The Abstract Setting of God Help the Child
There are some gaps here and there in the book with respect to time and place, which makes it a little different from most of Morrison's earlier novels. For instance, the reader might be a little confused about when exactly Morrison wants us to understand the novel as taking place. God Help the Child is definitely contemporary (some hints place us in the 2006-2010 time period), and it is definitely urban, set in Los Angeles, with an excursion to rural California in the middle of the book. But we don’t get many of concrete description of neighborhoods or streets in LA, or of the landscape; Morrison doesn’t seem especially interested in those sorts of details in this book; a reader could well be forgiven for assuming the novel is set in New York.
Also, while at times God Help the Child appears to be describing a 21st century media landscape, the technological engagement we might expect to see in a 21st century book feels that ‘current’: at one point, Bride has to ask someone to call a taxi for her as if she doesn't have a cell phone. There’s also no particular engagement with or interest in social media in the book (though there is a critique of it in the chapter from Booker’s perspective later in the book). Finally, the voice of Sweetness, Bride’s mother, is a little hard to place: with her unreconstructed colorism, she sounds at times like someone born and raised in the 1950s, not the 1980s (which she would have had to be if we understand Bride as a millennial: a young adult between 2000-2010).

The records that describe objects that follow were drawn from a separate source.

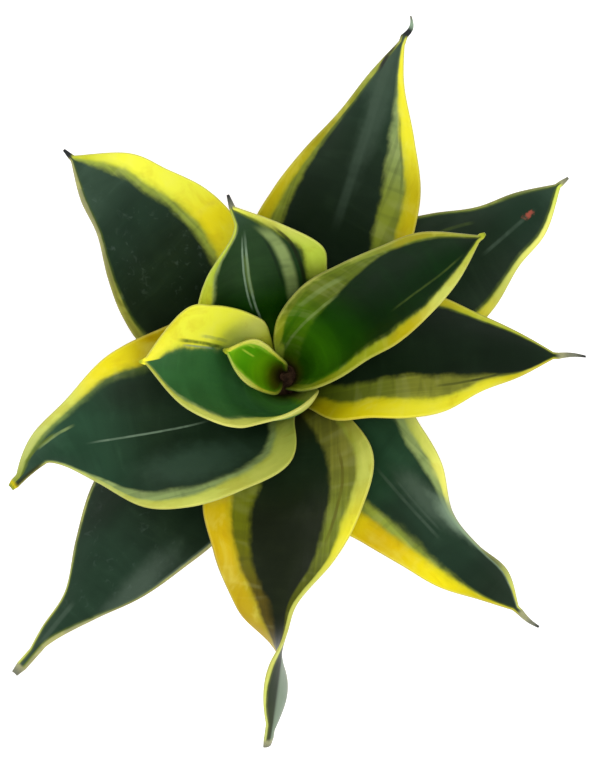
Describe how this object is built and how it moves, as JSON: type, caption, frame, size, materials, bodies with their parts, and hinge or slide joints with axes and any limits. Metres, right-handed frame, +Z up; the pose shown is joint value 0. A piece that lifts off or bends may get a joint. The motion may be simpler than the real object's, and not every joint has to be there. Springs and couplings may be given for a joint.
{
  "type": "potted snake plant",
  "caption": "Dwarf bird's-nest snake plant: a low open rosette of broad dark green leaves with wide yellow margins, round a small furled funnel, in a plain tapered pot.",
  "frame": {"origin": "centre of the pot's flat base, on the surface it stands on", "axes": "+Z up along the pot's axis; +Y along the rosette's longest direction, towards the tip of the long north leaf; +X towards the east leaf"},
  "size_m": [0.1919, 0.2442, 0.1606],
  "materials": {
    "pot": "matte",
    "soil": "matte",
    "rhizome": "matte",
    "leaf": "satin",
    "inner_leaf": "satin",
    "young_leaf": "satin"
  },
  "bodies": {
    "root": {"pot": "pot", "soil": "soil", "rhizome": "rhizome", "leaf_heart": "young_leaf", "leaf_northeast_inner": "inner_leaf", "leaf_west_inner": "inner_leaf", "leaf_northwest_inner": "inner_leaf", "leaf_west": "leaf", "leaf_east": "leaf", "leaf_south": "leaf", "leaf_north": "leaf", "leaf_northwest": "leaf", "leaf_southeast": "leaf", "leaf_southwest": "leaf", "leaf_northeast": "leaf"}
  },
  "joints": []
}
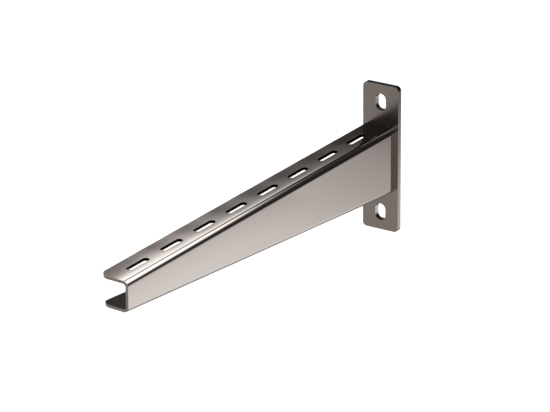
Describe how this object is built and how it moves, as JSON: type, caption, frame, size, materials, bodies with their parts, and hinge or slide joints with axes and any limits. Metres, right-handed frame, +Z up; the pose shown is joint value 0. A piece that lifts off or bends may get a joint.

That said, many long-time readers of Morrison are not troubled by these anomalies, instead noting that the themes in Morrison's last novel (i.e., renaming; the role of cosmetics; colorism within the Black community; structural racism; etc.) point back to themes seen earlier. Bride, as a rebellious young person in conflict with her parents, might remind us of Milkman Dead or Sula Peace. Sweetness' struggles to be a caring mother while dealing with her own inherited/generational trauma resembles the 'bad mother' dynamic seen with Eva Peace, Pauline Breedlove, and Ruth Foster Dead in Morrison's earlier novels. Despite the challenges she faces, Bride's struggle involves finding thoughtful and intentional ways to live her life and thrive despite the insidious effects of structural racism.
In this final novel, Morrison is also adding in some new themes to consider. First, while it is appropriate to say that God Help the Child is about surviving injuries (trauma) experienced earlier in life, it is also at times it’s about thinking through what it means when we’ve injured others. Secondly, while Bride suffers because of her parents’ colorism and broader structural racism in American society, she also finds a way to exist and thrive as a Black woman in a new media landscape where her Blackness can be an exoticized and privileged commodity. But that too has a price and may not be a sustainable way to truly thrive, as she discovers over the course of the novel.